A novel cyclometallated iridium(iii) complex based dual-mode phosphorescent probe for detection of acidity and bovine serum albumin

Abstract

A novel phosphorescent, water-soluble cyclometallated iridium complex [(fppy)₂Ir(BQCOOH)] (fppy = 4-(2-pyridyl) benzaldehyde, BQCOOH = 2,2′-biquinoline-4,4-dicarboxylic acid) (Ir-C) was synthesized and characterized. Analysis found that Ir-C exhibited strong orange-red phosphorescence, which peaked at 630 nm under alkaline conditions and remained stable (pH > 7.0). Its response signal decreased with the increasing acidity of the aqueous system. Ir-C worked as a quencher of the luminescence of nitrogen-doped carbon quantum dots (N-CQDs) with an electron transfer mechanism, and the prepared N-CQDs were introduced into the aqueous system of Ir-C to prepare a visual ratiometric pH probe.
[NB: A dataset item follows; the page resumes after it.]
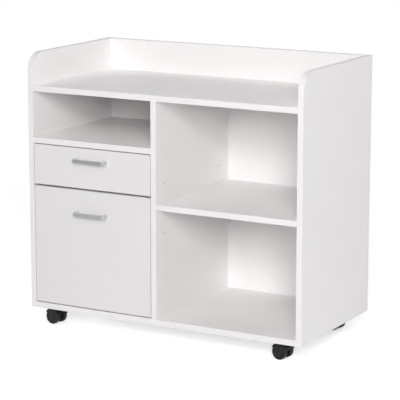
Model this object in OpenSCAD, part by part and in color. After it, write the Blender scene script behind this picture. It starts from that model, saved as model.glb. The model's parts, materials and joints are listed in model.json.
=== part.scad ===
// Rolling office cabinet: two drawers and a compartment on the left, two compartments on the right,
// a worktop sunk between the raised side panels and a gallery rail, on four swivel casters.
// Lengths are in millimetres. The floor is z = 0, the front faces -Y, and X runs to the right.

/* [Cabinet] */
// Width over the side panels
cabinet_w = 800; // [700:5:1000]
// Depth of the side panels, from front edge to back edge
cabinet_d = 400; // [380:5:500]
// Height of the side panels, without the casters
side_h = 680; // [600:5:850]
// Thickness of the melamine boards
board_t = 15; // [15:0.5:19]
// Depth of the worktop surface below the top edge of the side panels
rim_h = 84; // [50:1:110]
// Radius of the upper front corner of each side panel
corner_r = 50; // [20:1:75]
// Clear width of the drawer bay
drawer_bay_w = 357; // [280:1:430]
// Clear height of the drawer bay, from the bottom panel to the fixed shelf
drawer_bay_h = 430; // [380:1:460]
// Height of the adjustable shelf's underside above the bottom panel
open_shelf_h = 287; // [220:1:340]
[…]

Due to the error of single emission probes in different environments, a visual ratiometric probe is more advantageous for accurate and simple detection of the acidity of water. At pH 2.5, the quenched luminescence signal can be restored with subsequent addition of bovine serum albumin (BSA) due to the several interactions between Ir-C and BSA, mainly electrostatic interactions, hydrophobic interactions, and deprotonation and protonation of the ligand. Based on this observed phenomenon, a “turn on” kind of luminescent sensor was constructed for quantification of BSA. Under optimal conditions, a wide linear detection range of 20–140 nM was obtained with a limit of detection (LOD) of 7 nM.